You’re not being dramatic. You’re being direct. And that’s grown-up energy.
8. Give Yourself Permission to Outgrow People
Yeah, I said it. You don’t have to stay friends with people just because you’ve known them forever or they’re “not that bad.”
You’re allowed to crave deeper, kinder connections. You’re allowed to grow—and outgrow.
9. Find People Who Actually Celebrate You
The best part? Once you start setting boundaries, your vibe changes. You’ll start attracting people who love your quirks, respect your boundaries, and don’t use humor as a weapon.
Look for people who:
– Laugh with you, never at you
– Check in when something feels off
– Make you feel safe just being yourself
Trust me, those friendships hit different.
FAQs: Real Questions, Real Talk
Q: Am I just being too sensitive?
A: Nope. If it bothers you, it’s valid. You’re allowed to feel how you feel. Don’t gaslight yourself.
Q: Should I confront them directly?
A: If it feels safe, yes. Be real and calm. If they respect you, they’ll listen. If not, that tells you what you need to know.
Q: What if I lose friends over this?
A: Then you didn’t lose friends. You lost people who never deserved your loyalty. Your peace > forced friendships.
Q: Is it normal for friends to tease?
A: Sure, teasing can be playful. But it has to be mutual, kind, and respectful. If it’s always you on the receiving end—nah.

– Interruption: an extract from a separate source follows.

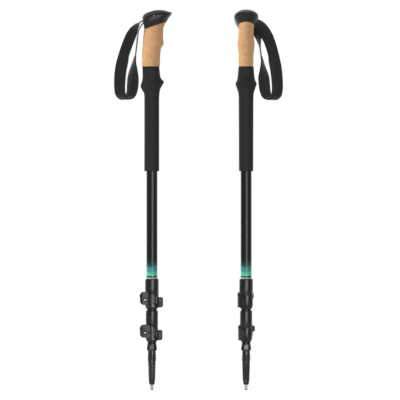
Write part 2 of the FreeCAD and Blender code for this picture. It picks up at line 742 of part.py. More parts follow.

Q: Why do I always get picked on in friend groups?
A: You might be the “easy target” because you don’t fight back. But that doesn’t mean you should stay quiet. Speak up, and your people will hear you.
Q: Can I rebuild confidence after this?
A: Heck yes. Start by reminding yourself who you are outside their opinions. Get back to what makes you feel strong, bold, and joyful.

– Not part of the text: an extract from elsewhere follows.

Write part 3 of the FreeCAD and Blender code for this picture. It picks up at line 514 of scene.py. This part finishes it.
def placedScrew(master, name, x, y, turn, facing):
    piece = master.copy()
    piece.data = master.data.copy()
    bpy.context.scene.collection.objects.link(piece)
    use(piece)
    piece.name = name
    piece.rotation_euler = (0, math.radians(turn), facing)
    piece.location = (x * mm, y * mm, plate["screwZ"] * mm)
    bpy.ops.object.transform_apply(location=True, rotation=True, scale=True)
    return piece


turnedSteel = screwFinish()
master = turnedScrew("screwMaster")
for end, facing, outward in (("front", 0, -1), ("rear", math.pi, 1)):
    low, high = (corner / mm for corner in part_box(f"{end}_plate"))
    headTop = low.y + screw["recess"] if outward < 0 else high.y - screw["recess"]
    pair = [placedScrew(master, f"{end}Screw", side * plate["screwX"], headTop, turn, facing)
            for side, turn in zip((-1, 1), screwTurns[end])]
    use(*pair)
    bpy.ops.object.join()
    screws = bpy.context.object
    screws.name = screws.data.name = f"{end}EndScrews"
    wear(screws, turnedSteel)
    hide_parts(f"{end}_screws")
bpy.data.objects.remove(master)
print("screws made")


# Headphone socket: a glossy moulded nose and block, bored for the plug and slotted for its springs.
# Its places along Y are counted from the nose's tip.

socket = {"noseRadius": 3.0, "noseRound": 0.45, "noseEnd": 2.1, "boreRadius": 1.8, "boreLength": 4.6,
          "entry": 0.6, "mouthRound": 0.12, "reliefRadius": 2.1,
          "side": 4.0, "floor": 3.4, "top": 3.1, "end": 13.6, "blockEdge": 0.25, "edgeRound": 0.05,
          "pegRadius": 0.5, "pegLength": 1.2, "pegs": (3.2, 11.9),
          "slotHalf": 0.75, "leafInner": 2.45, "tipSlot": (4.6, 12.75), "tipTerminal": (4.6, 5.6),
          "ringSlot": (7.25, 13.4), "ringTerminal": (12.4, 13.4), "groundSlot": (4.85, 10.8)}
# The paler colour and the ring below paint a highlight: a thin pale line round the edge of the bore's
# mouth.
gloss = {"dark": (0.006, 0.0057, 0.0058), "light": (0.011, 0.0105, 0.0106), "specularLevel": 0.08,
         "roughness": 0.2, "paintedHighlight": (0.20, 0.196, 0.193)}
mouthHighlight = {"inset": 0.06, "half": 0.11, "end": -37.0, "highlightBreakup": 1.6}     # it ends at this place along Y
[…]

Final Thoughts: You’re Not the Joke. You’re the Main Character.
Look, I know it’s painful. I know it feels personal. But just because someone laughs at you doesn’t mean you’re laughable. It means they don’t know how to handle someone as genuine, kind, and self-aware as you.
So take the lesson, speak your truth, and keep walking. The real ones? They’ll get it. And they’ll get you—no punchlines needed.